While all this was going on, we decided to have a mosey on down to B&Q and see what the kitchen situation was.  Over Christmas, we were telling my mother-in-law how we can’t use the downstairs loo as it emits a terrible smell.  Actually, it does that whether we’ve used it or next-door-but-one uses it, I think the pipes haven’t got enough of an angle to clear the waste.  Our house is over three floors, and we currently have a toilet on each floor, but our guests are asked to use the one on the middle floor anyway, due to the building problem (yes, we complained, as have our neighbours; they cleared them once but it’s recurring and we’re wasting our breath).  She made a passing suggestion for us to knock down the walls around the loo, as well as one of the kitchen walls, to make a giant kitchen!

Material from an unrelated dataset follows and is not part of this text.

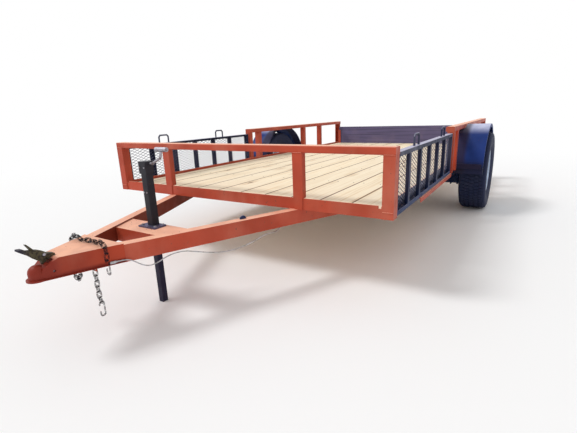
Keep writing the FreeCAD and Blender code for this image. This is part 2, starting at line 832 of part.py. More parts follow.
# A fixed hanger carries each front eye, and a pair of shackle plates each rear eye.
def spring_hangers():
    inner = spring_width / 2 + 1.0
    outer = inner + hanger_wall
    bolt_long = 2 * outer + 16
    y = axle_y - spring_half
    half = hanger_wide / 2
    bottom = spring_eye_z - eye_radius - 4
    block = box(spring_x - outer, spring_x + outer, y - half, y + half, bottom, frame_bottom)
    slot = box(spring_x - inner, spring_x + inner, y - half, y + half, bottom, frame_bottom - hanger_wall)
    bolt = hexagon(spring_x - bolt_long / 2, y, spring_eye_z, eye_bolt, bolt_long)
    front = fuse([block.cut(slot), bolt])
    eye = Vector(0, axle_y + spring_half, spring_eye_z)
    lean = math.asin((frame_bottom - eye_radius - 6 - spring_eye_z) / shackle_long)
    pivot = eye + Vector(0, shackle_long * math.cos(lean), shackle_long * math.sin(lean))
    wide = shackle_wide / 2
    corner = wide * (1 - math.tan(math.pi / 8))
    outline = [(-wide, -wide + corner), (-wide + corner, -wide), (shackle_long + wide - corner, -wide),
               (shackle_long + wide, -wide + corner), (shackle_long + wide, wide - corner),
               (shackle_long + wide - corner, wide), (-wide + corner, wide), (-wide, wide - corner)]
    links = []
    for x in (spring_x - outer, spring_x + inner):
        plate = prism([(x, u, v) for u, v in outline], Vector(hanger_wall, 0, 0))
        plate.rotate(Vector(0, 0, 0), X_AXIS, math.degrees(lean))
        plate.translate(eye)
        links.append(plate)
    for end in (eye, pivot):
        links.append(hexagon(spring_x - bolt_long / 2, end.y, end.z, eye_bolt, bolt_long))
    boss = box(spring_x - inner + 1, spring_x + inner - 1, pivot.y - half / 2, pivot.y + half / 2,
               pivot.z - eye_radius, frame_bottom)
    links.append(boss)
    return both_sides(Part.makeCompound([front, fuse(links)]))


def axle_clamps():
    offset = spring_width / 2 + clamp_rod + 0.5
    bend = beam_radius + clamp_rod + running_gap
    half = offset + clamp_rod + clamp_margin
    reach = bend + clamp_rod + clamp_margin
    plate_z = spring_top(reach) + running_gap
    top = plate_z + clamp_plate + 14
    pieces = [box(spring_x - half, spring_x + half, axle_y - reach, axle_y + reach, plate_z,
                  plate_z + clamp_plate)]
    corner = bend * math.tan(math.pi / 8)
    for side in (-1, 1):
        x = spring_x + side * offset
        pieces.append(bent_rod([(x, axle_y - bend, top), (x, axle_y - bend, beam_z - corner),
                                (x, axle_y - corner, beam_z - bend), (x, axle_y + corner, beam_z - bend),
                                (x, axle_y + bend, beam_z - corner), (x, axle_y + bend, top)], clamp_rod, 6))
    return both_sides(fuse(pieces))


# Wheel: tyre, spoked steel rim and hub, each a profile turned about the axle's line.
# The profiles give distances out from the wheel's centre plane, and radii.
def turned(points):
    corners = [Vector(wheel_x + x, axle_y, axle_z + r) for x, r in points + points[:1]]
    return Part.Face(Part.makePolygon(corners)).revolve(Vector(wheel_x, axle_y, axle_z), X_AXIS, 360)


def around_wheel(shape, count):
    copies = []
    for i in range(count):
        copy = shape.copy()
        copy.rotate(Vector(wheel_x, axle_y, axle_z), X_AXIS, 360.0 * i / count)
        copies.append(copy)
    return copies


def tyre():
    half = tyre_width / 2
    r = tyre_radius
    seat = rim_radius + running_gap
    flange_top = rim_radius + rim_flange_tall + running_gap
    wall_foot = bead_half + rim_flange_wide
    bead = bead_half - running_gap
    one_side = [(half * 0.8, r), (half, r - 28), (half, r - 95), (wall_foot, flange_top), (bead, flange_top),
                (bead, seat)]
    return turned(one_side + [(-x, radius) for x, radius in reversed(one_side)])


def rim():
    seat = rim_radius
    top = seat + rim_flange_tall
    edge = bead_half + rim_flange_wide
    wall = 4.0
    one_side = [(edge, seat - wall), (edge, top), (bead_half, top), (bead_half, seat)]
    barrel = turned(one_side + [(-x, radius) for x, radius in reversed(one_side)])
    x0 = disc_offset
    bore = hub_cap_radius + 3
    face = [(x0, bore), (x0, 84), (x0 + disc_dish, 112), (x0 + disc_dish, seat - wall)]
    back = [(x + disc_thick, radius) for x, radius in reversed(face)]
    disc = turned(face + back)
    x1 = wheel_x + x0
    window = prism([(x1, axle_y - 26, axle_z + 164), (x1, axle_y + 26, axle_z + 164),
                    (x1, axle_y + 15, axle_z + 122), (x1, axle_y - 15, axle_z + 122)],
                   Vector(disc_dish + disc_thick, 0, 0))
    return fuse([barrel, disc.cut(Part.makeCompound(around_wheel(window, window_count)))])


def hub():
    face = disc_offset
    back = face - hub_flange_thick
    cap_end = face + hub_cap_long
    bore = spindle_radius + running_gap
    tip = face + hub_cap_long / 2 + 4
    body = turned([(-hub_reach, bore), (-hub_reach, hub_radius), (back, hub_radius),
                   (back, hub_flange_radius), (face, hub_flange_radius), (face, hub_cap_radius),
                   (cap_end, hub_cap_radius - 8), (cap_end, 0), (tip, 0), (tip, bore)])
    nut = hexagon(wheel_x + face + disc_thick, axle_y, axle_z + stud_circle / 2, nut_radius, nut_long)
    return Part.makeCompound([body] + around_wheel(nut, stud_count))


def hexagon(x, y, z, radius, length):
    corners = []
    for i in range(6):
        angle = math.pi * i / 3
        corners.append((x, y + radius * math.cos(angle), z + radius * math.sin(angle)))
    return prism(corners, Vector(length, 0, 0))


# Fender: a round steel arch with a turned-down outer edge. It reaches in under the
# side rail, is notched round the rail, and stands on two braces from the side sill.
def fender():
    r = fender_radius
    x0 = sill_face - wheel_x
    x1 = bed_half + fender_width - wheel_x
    ring = turned([(x0, r - fender_thick), (x0, r), (x1, r), (x1, r - fender_skirt),
                   (x1 - fender_thick, r - fender_skirt), (x1 - fender_thick, r - fender_thick)])
    arch = ring.common(box(0, 2 * bed_half, axle_y - 2 * r, axle_y + 2 * r, fender_foot_z, axle_z + r))
    return arch.cut(box(0, bed_half, axle_y - r, axle_y + r, side_rail_top - rail_tall, side_rail_top))


def fender_braces():
    r = fender_radius
    braces = []
    for side in (-1, 1):
        y0, y1 = sorted((axle_y + side * (r + brace_thick), axle_y + side * (r - 8)))
        bar = box(sill_face, bed_half + fender_width - 12, y0, y1, frame_bottom, frame_bottom + brace_tall)
        braces.append(bar.cut(rod(0, axle_y, axle_z, r, 2 * bed_half, X_AXIS)))
    return both_sides(Part.makeCompound(braces))


# Tail lamps: a rounded lens on a plate that hangs from the rear sill.
def lamp_brackets():
    x0 = lamp_x - lamp_wide / 2
    y1 = bed_length - angle_wall - lamp_deep
    plate = box(x0, x0 + lamp_wide, y1 - lamp_plate, y1, frame_bottom - lamp_drop - lamp_tall, frame_bottom)
    return both_sides(plate)


def tail_lamp():
    x0 = lamp_x - lamp_wide / 2
    y0 = bed_length - angle_wall - lamp_deep
    z1 = frame_bottom - lamp_drop
    lens = box(x0, x0 + lamp_wide, y0, y0 + lamp_deep, z1 - lamp_tall, z1)
    return lens.makeFillet(lamp_corner, edges_along(lens, Y_AXIS))


os.makedirs("parts", exist_ok=True)
front = end_sill(angle_wall, 1)
rear = end_sill(bed_length - angle_wall, -1)
save("front_sill", front)
save("rear_sill", rear)
save_pair("side_sill", side_sill(front, rear))
save("crossmembers", crossmembers())
save("deck_planks", deck())
save("front_rail", front_rail())
save("front_posts", front_posts())
save("rail_caps", rail_caps())
save_pair("side_rail", side_rail())
save_pair("side_posts", side_posts())
save("ramp_frame_left", ramp_frame(left_handles))
save("ramp_frame_right", other_side(ramp_frame(right_handles)))
save_pair("ramp_mesh", ramp_mesh())
save_pair("ramp_ledge", ramp_ledge())
save("board_brackets", board_brackets(rear))
save("rear_board", rear_board())
save_pair("tongue_beam", tongue_beam())
save("jack_bridge", jack_bridge())
save("coupler_body", coupler_body())
save("coupler_latch", coupler_latch())
save("safety_chain_left", safety_chain(left_chain))
save("safety_chain_right", safety_chain(right_chain))
save("harness_cord", harness_cord())
save("harness_plug", harness_plug())
save("jack_sleeve", jack_sleeve())
save("jack_collar", jack_collar())
save("jack_crank", jack_crank())
save("jack_leg", jack_leg())
save("axle", axle())
save_pair("leaf_spring", leaf_spring())
save("spring_hangers", spring_hangers())
save("axle_clamps", axle_clamps())
save_pair("tyre", tyre())
save_pair("rim", rim())
save_pair("hub", hub())
save_pair("fender", fender())
save("fender_braces", fender_braces())
save("lamp_brackets", lamp_brackets())
save_pair("tail_lamp", tail_lamp())
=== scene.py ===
import bpy
import bmesh
import math
from mathutils import Matrix, Vector


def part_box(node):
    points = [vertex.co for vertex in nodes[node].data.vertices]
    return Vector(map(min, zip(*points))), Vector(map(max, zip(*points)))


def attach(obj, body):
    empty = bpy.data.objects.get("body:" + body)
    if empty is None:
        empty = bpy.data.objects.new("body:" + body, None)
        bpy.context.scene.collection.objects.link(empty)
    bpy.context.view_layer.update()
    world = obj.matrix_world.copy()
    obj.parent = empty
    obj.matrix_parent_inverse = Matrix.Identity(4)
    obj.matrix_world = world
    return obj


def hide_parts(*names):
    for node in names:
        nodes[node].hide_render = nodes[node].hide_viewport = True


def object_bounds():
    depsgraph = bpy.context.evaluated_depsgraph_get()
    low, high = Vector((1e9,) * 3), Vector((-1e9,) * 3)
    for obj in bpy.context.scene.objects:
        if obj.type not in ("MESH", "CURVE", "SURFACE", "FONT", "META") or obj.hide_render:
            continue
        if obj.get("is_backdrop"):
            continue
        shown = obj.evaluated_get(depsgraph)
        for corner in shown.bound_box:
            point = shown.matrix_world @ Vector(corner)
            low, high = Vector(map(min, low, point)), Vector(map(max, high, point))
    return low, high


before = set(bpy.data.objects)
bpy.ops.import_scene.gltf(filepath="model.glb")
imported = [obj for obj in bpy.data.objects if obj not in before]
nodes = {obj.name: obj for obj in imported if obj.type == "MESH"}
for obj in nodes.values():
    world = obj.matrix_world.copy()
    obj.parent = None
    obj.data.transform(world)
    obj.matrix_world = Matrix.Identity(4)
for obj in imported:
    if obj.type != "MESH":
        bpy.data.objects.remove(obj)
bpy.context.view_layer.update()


# Camera: a wide lens at an adult's chest, beside the coupler, tipped down at the bed
# and leaning a little. Its place is given from the front face of the bed, in metres.
bed_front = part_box("front_posts")[0].y
camera_place = Vector((1.51452, bed_front - 1.68215, 0.90905))
camera_turn = -0.569306
camera_dip = 0.266112
camera_lean = -0.036624
lens_mm = 23.556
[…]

I’ll post separately about the kitchen situation, but the long and short of it is that we’ve bought one, but decided to fit flooring in the living room after we’ve fitted the kitchen so that it doesn’t get wrecked.  RIP to the cream living room carpet, by the way, which now looks like it’s been attacked by paint.

I’ve fallen in love with this first white flooring by Quickstep, called Elina Wenge Passionata.  I’ve seen varying prices between £11 odd and £30 per square metre, and at 24m2, plus all the extras, it’s quite expensive (to us).  Cheapest we saw it at was NCS Flooring.

Ever practical, my husband ordered samples of a similar (but not the same!) flooring, which is Quickstep Girona white chestnut.  It’s got more of a grey tinge, which doesn’t offend me as the walls are grey, but I think the white would have lifted the room more.  We’ll have to see, but I think we’ll have to go with this as it’s almost half the price!